The Richmond Fed recently published a report on the extent of potential government bailout exposure in the event of another major financial crisis. The estimate shows that the US government remains in the bailout business, like it or not.
According to the report, “Bailout Barometer: How Large is the Financial Safety Net?,” by Liz Marshall, Sabrina Pellerin, and John Walter, “the share of private financial system liabilities for which the federal government provides protection from losses. In addition to protection provided by explicit government guarantee programs, the estimate includes implicit protection that people are likely to infer from past government actions and statements. Despite efforts to end ad hoc bailouts, the financial safety net that protects certain firms remains large under current government policies.”
Some of the data are pretty eye popping. According to the report, the federal government’s “financial safety net” covers nearly 61% of the financial sector. While the report analyzes data from the end of 2014, it likely remains indicative of the current state. What is most interesting is the extent to which there are “implied” protections and how we have moved in the wrong direction since the crisis (see Exhibit 1).

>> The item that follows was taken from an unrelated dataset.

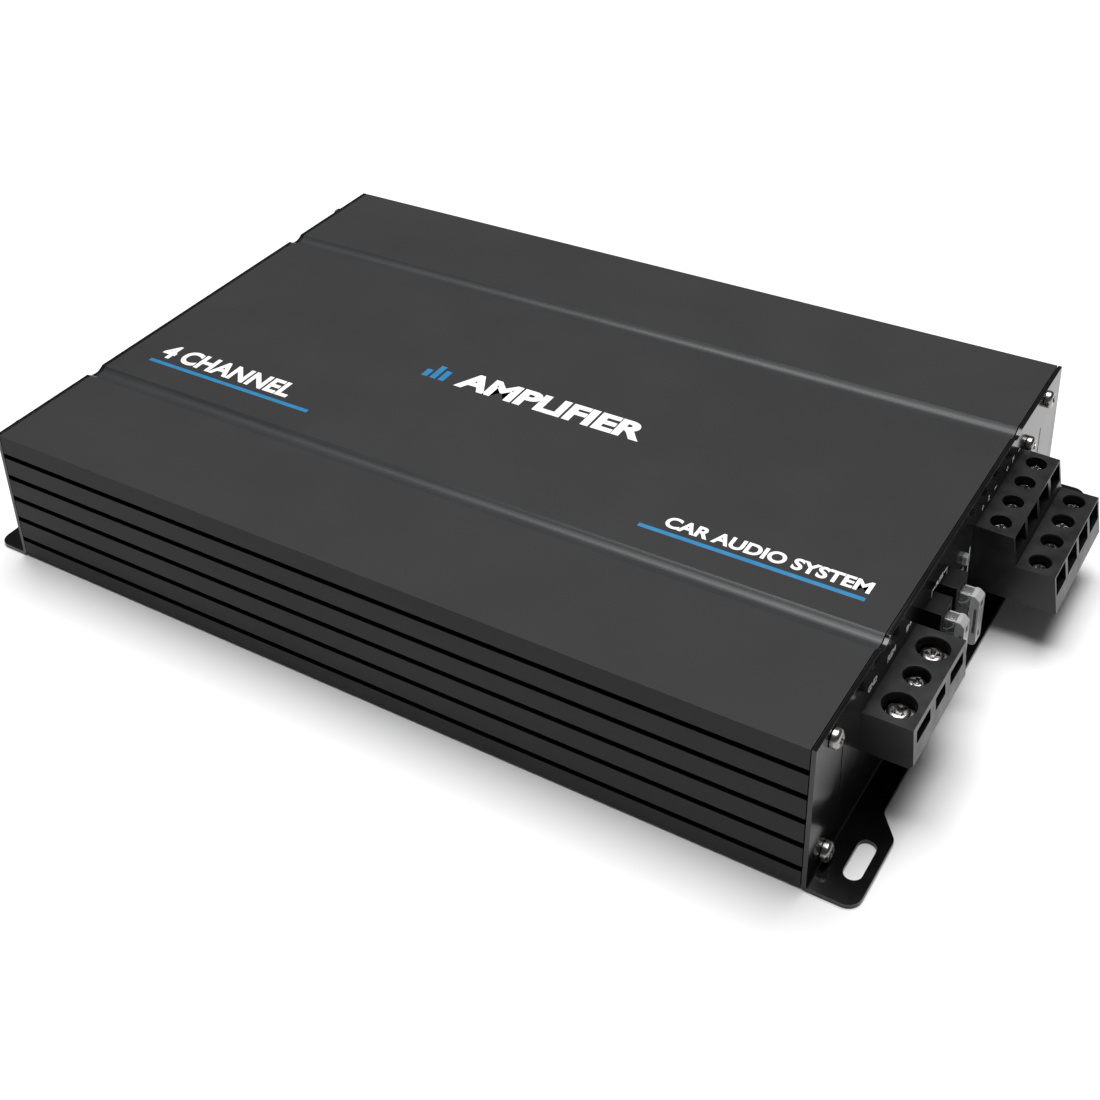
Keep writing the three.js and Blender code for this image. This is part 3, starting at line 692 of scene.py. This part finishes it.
def build_speaker_block():
    low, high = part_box("speaker_terminal_block")
    step = low.z + 13.8 * MM
    top, front_top = high.z, high.z - 0.5 * MM
    outline = [
        (low.x, low.z), (high.x, low.z), (high.x - 2.05 * MM, step), (FACE_X + 14.25 * MM, step),
        (FACE_X + 12.5 * MM, front_top), (FACE_X, top), (low.x, top),
    ]
    obj = new_object("speaker_block_moulding", prism(outline, "Y", low.y, high.y), block_plastic)
    poles = []
    tiers = {"upper": (top, 14.4, 1.1, 8), "lower": (step, 29, 0.6, 7.5)}
    for tier, (tier_top, face, mouth_top, floor) in tiers.items():
        for i in range(4):
            centre = centre_of(f"speaker_screw_{tier}_{i + 1}")
            poles.append(dict(
                x=centre.x, y=centre.y, top=tier_top, face=FACE_X + face * MM, well=3.4 * MM, mouth=9.8 * MM,
                mouth_top=mouth_top * MM, ceiling=3 * MM, floor=floor * MM, plate=6 * MM, shank=1.3 * MM))
    carve_poles(obj, poles)
    soften(obj, 0.25 * MM, 3)
    stand_in(obj, ROOT, "terminal_plastic", "speaker_terminal_block")


def build_clamps():
    for node in sorted(n for n in frame["nodes"] if "_clamp_" in n):
        refined(node, clamp_tin, "terminal_metal", 0.16 * MM)


# ---------------------------------------------------------------- fuses and lamp

def build_fuse(side):
    low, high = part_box(f"fuse_body_{side}")
    y = (low.y + high.y) / 2
    build_fuse_body(side, low, high, y)
    build_fuse_element(side, y)
    refined(f"fuse_holder_{side}", holder_plastic, "holder_plastic", 0.3 * MM, 3)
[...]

Exhibit 1: Richmond Fed Bailout Barometer
A major concern of regulators over the last decade has been that the financial services industry (and the public) has long operated under a basic assumption that the federal government is the ultimate backstop in the event of a crisis. The financial services industry has been roundly criticized for counting on Fed and other central bank support under worse-case scenarios, leaving institutions free to take on undue risks. Before 2008, no one in financial services would have ever expected that governments would allow any important institution to fail. There was a certain unspoken operating tenet that if there was going to be a failure, it was better to fail catastrophically – because then you could be bailed out.
Most of the outcry over the Bush and Obama administrations’ response to the 2008 meltdown was over the use of public money to maintain the solvency and liquidity of private institutions. In retrospect, of course, we have found that governments have come out flat or even ahead on their emergency investments, but the vast majority of public opinion is that the private financial sector should not count on a repeat of the process “the next time.” Much of the regulation worldwide has been undertaken with the expressed intent to reduce governments’ exposure to private risk.
And yet, here we are despite all this. The bailout barameter really raises the question of what happened to getting governments out of the bailout role and private institutions to take better care of their behavior? Here’s part of the reality that explains the picture: regulation as it has developed has not created a more secure and more risk-dispersed system. It has simply limited the ability of banks to function on a large scale efficiently and, in fact, has driven most of the ultimate risk into the hands of the central banks. Why? Because central banks are the only ones left who can operate on the vast scale that is the real way the system works. They are mainly exempt from the rules governing the private financial system.
Unfortunately, the bailout barometer is another indicator that while regulations have reduced bank risk, they have not recognized or solved some of the more fundamental problems in the market. In a crisis, governments are still on the hook as lenders of last resort.